Let me tell you a story about why this photo is so important. Two Easters ago, the Doctor Who cast was filming in New York in Central Park. So if course, I stalked. Now, Matt Smith and Karen Gillan are wonderful. I had previously met them when they premiered season five in New York along with head writer and evil torturer Steven Moffat. I even got a photo with Matt Smith. That was nice. But, this time around, I was set on getting a photo with Arthur. Anyone who has watched the Who knows that Rory Williams is probably the most perfect male character on television and all men should probably be him at some point in their lives. No pressure. And Arthur, while not as intense or keen an actor as Matt Smith or David Tennant, plays Rory with charm and great comedic timing.
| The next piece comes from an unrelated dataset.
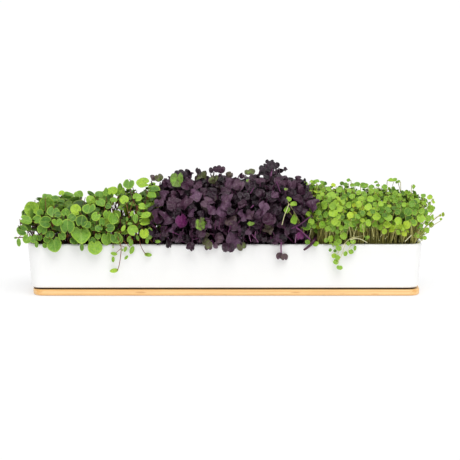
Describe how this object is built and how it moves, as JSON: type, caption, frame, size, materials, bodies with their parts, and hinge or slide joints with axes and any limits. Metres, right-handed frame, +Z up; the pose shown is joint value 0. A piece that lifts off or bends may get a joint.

So I waited an hour or two at Central Park while the cast filmed. There was a giant crowd of Who fans surrounding the set and the actors would not possibly be able to get pictures or sign autographs with everyone there. But lo! it appeared that Arthur had finished his scenes and was getting ready to leave. So Arthur and a few crew members slipped quickly away while Matt and Karen stayed behind to finish shooting. So I too quietly slipped away. While the other Who fans stayed watching the rest of the shoot. And I had the PERFECT opportunity to get my photo with Arthur. There were no fans around and all I’d need to do is ask nicely and get a quick shot before skipping away like a happy fangirl. But I didn’t. I chickened out. And as Arthur and the crew drove away, this incident became a metaphor for all the times in my life that I let opportunities pass me by. Womp Womp.
So when I exited Radio City Music Hall and I saw Arthur Darvill standing right in front of me taking a picture of Radio City Music Hall, it was like getting a second chance to redeem my life wrongs.